BEGIN Data provided

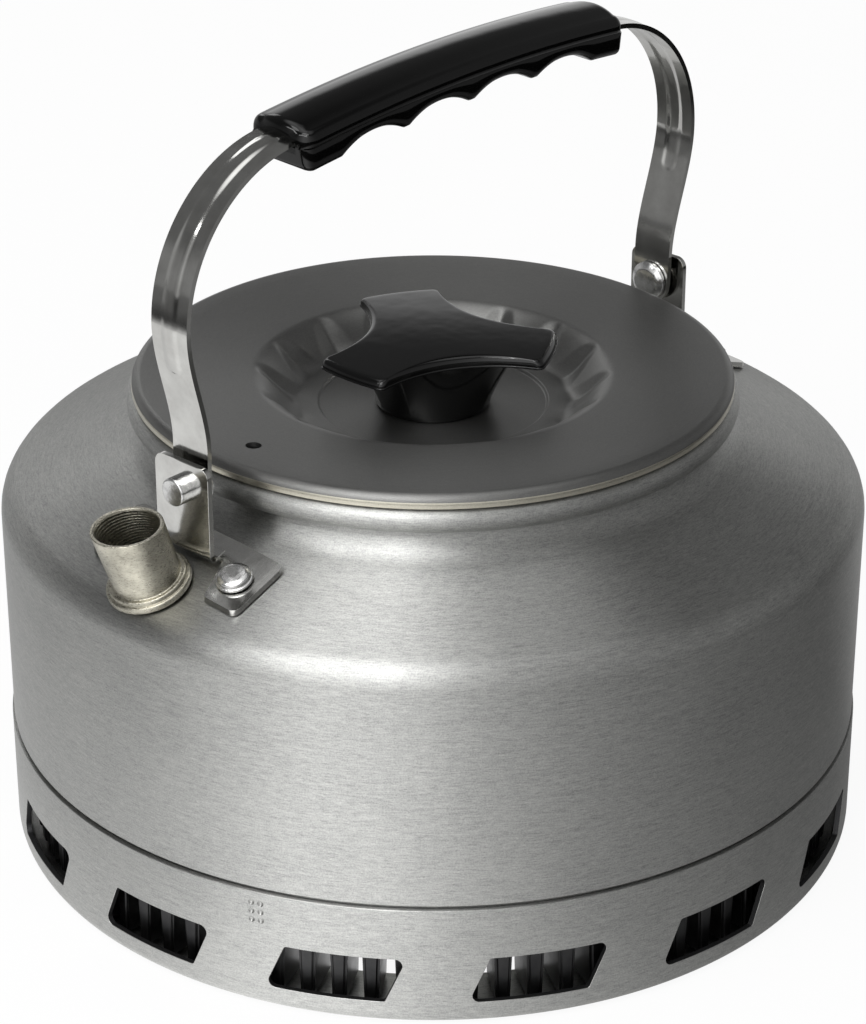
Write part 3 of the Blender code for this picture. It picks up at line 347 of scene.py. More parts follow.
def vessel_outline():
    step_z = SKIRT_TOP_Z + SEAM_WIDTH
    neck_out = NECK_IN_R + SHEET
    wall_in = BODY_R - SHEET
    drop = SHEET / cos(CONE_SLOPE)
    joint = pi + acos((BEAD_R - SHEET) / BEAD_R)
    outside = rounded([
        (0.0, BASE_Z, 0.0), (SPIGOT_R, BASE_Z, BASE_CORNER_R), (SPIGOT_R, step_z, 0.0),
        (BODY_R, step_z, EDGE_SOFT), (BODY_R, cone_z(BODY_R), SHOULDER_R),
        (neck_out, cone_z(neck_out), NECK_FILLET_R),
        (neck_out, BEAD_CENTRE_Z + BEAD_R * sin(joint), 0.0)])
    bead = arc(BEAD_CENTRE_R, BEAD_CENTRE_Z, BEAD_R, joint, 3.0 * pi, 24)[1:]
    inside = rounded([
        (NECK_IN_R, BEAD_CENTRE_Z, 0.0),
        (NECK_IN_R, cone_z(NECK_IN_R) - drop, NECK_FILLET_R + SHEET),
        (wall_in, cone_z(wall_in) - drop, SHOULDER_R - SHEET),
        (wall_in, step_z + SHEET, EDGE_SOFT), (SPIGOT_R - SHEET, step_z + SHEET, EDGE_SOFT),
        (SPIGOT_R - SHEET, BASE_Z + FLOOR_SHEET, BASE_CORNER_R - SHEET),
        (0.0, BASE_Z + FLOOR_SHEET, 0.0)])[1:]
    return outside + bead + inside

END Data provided

# Task brief:
Extract, word for word, each line of the listing above.

# Written reply:
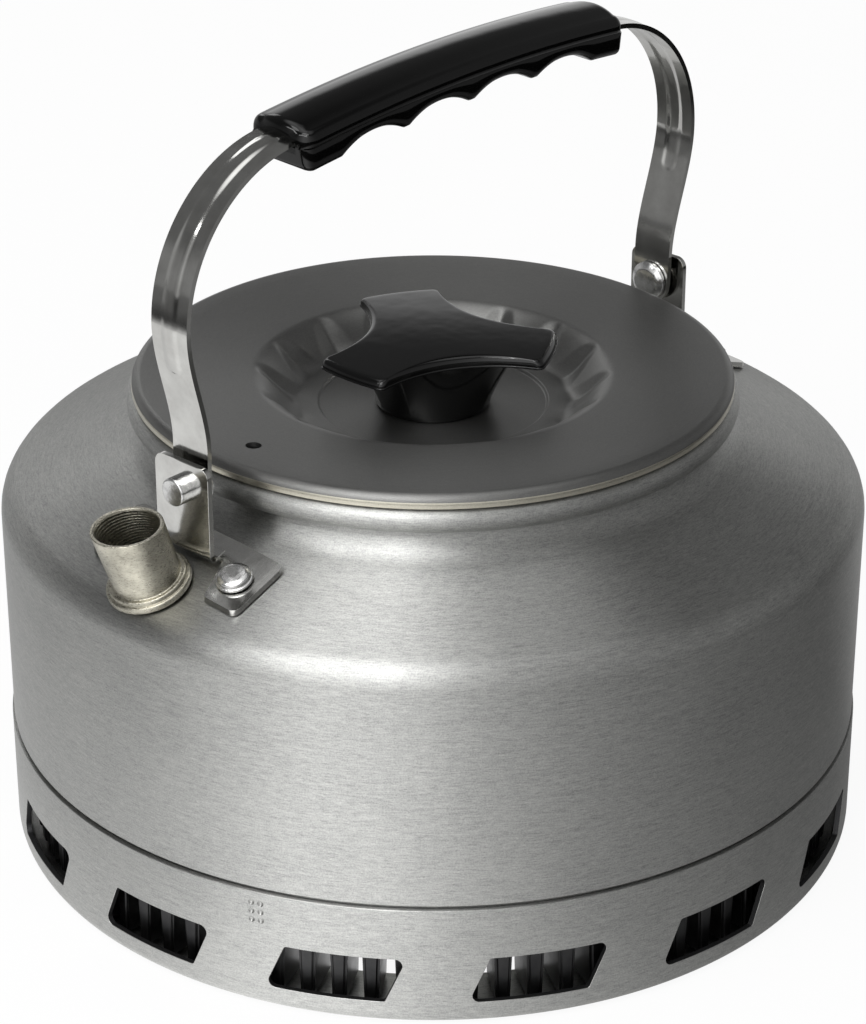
Write part 3 of the Blender code for this picture. It picks up at line 347 of scene.py. More parts follow.
def vessel_outline():
    step_z = SKIRT_TOP_Z + SEAM_WIDTH
    neck_out = NECK_IN_R + SHEET
    wall_in = BODY_R - SHEET
    drop = SHEET / cos(CONE_SLOPE)
    joint = pi + acos((BEAD_R - SHEET) / BEAD_R)
    outside = rounded([
        (0.0, BASE_Z, 0.0), (SPIGOT_R, BASE_Z, BASE_CORNER_R), (SPIGOT_R, step_z, 0.0),
        (BODY_R, step_z, EDGE_SOFT), (BODY_R, cone_z(BODY_R), SHOULDER_R),
        (neck_out, cone_z(neck_out), NECK_FILLET_R),
        (neck_out, BEAD_CENTRE_Z + BEAD_R * sin(joint), 0.0)])
    bead = arc(BEAD_CENTRE_R, BEAD_CENTRE_Z, BEAD_R, joint, 3.0 * pi, 24)[1:]
    inside = rounded([
        (NECK_IN_R, BEAD_CENTRE_Z, 0.0),
        (NECK_IN_R, cone_z(NECK_IN_R) - drop, NECK_FILLET_R + SHEET),
        (wall_in, cone_z(wall_in) - drop, SHOULDER_R - SHEET),
        (wall_in, step_z + SHEET, EDGE_SOFT), (SPIGOT_R - SHEET, step_z + SHEET, EDGE_SOFT),
        (SPIGOT_R - SHEET, BASE_Z + FLOOR_SHEET, BASE_CORNER_R - SHEET),
        (0.0, BASE_Z + FLOOR_SHEET, 0.0)])[1:]
    return outside + bead + inside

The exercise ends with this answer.